DS045-PASCA GAGALNYA TAUBAT (BAG.1) :
Taubat,
makrifat manusia akan dirinya
Kita
diajarkan untuk memulai setiap pekerjaan kita dengan menyebut nama Allah yang
berdimensi jamalaiyah yaitu rahman dan Rahim yang
sekaligus merupakan ta’awudz (perlindungan) dari murka dan azabnya. Dalam
kalimat itu kita berharap agar Allah memperlakukan kita (dalam segala keadaan)

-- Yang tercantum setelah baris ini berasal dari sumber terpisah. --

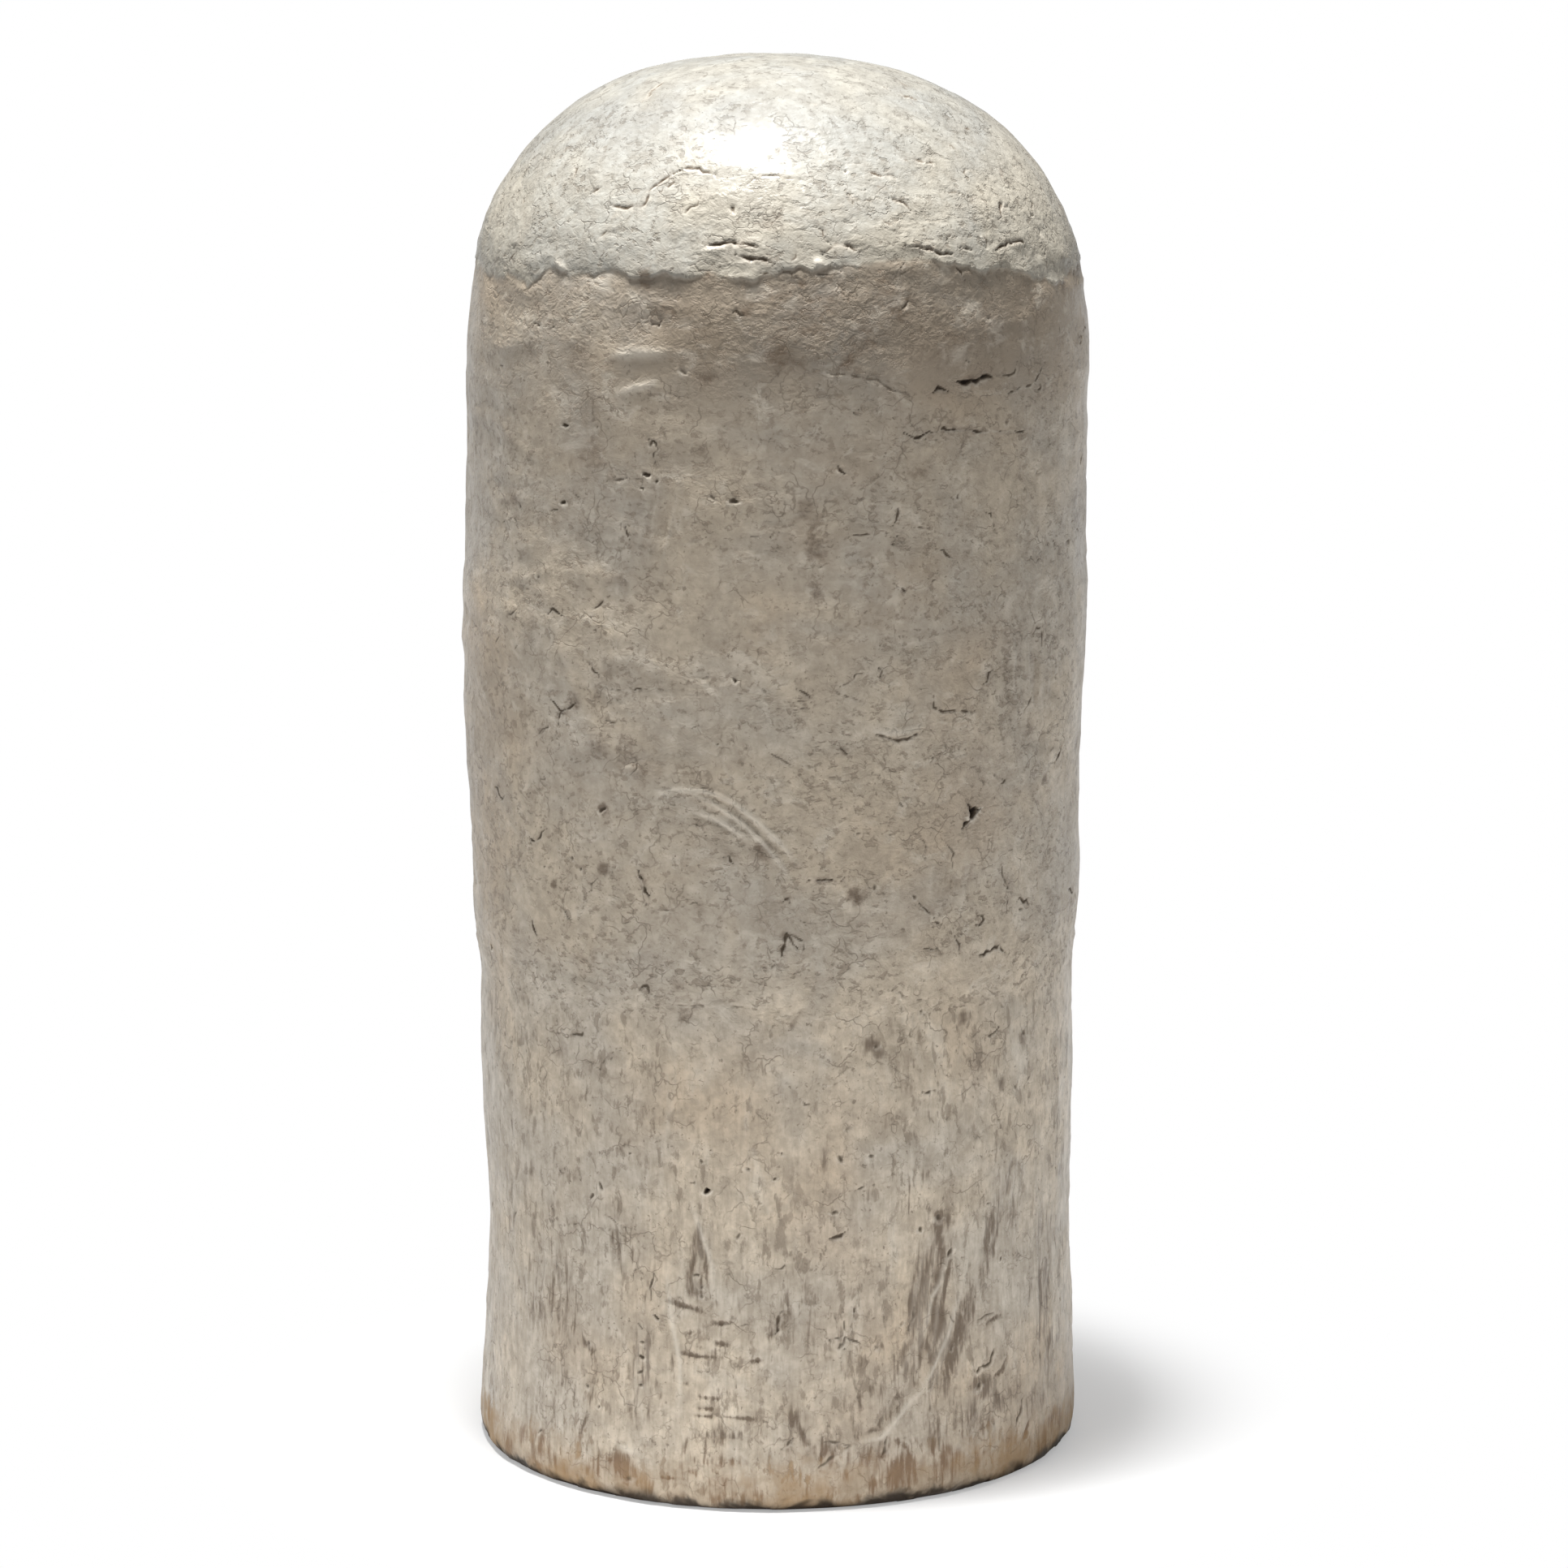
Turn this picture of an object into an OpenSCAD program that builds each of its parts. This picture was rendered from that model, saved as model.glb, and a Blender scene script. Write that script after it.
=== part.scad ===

dengan dimensi kasih sayang yang melampaui dimensi keadilan. Dalam doa Jausyan
Kabir (sebagai doa yang berisikan seruan-seruan dengan nama-nama mulia-Nya),
misalnya, banyak kita temukan ajaran seruan yang menguatkan hakikat ini,
seperti ya man laa yukhafu illa ‘adluh ! (wahai yang tidak ditakuti
kecuali keadilan-Nya), ya man sabaqat rahmatuhu ghadhabah ! (wahai yang
kasih-Nya selalu mendahului murka-Nya), ya man laa yurja illa fadhluh !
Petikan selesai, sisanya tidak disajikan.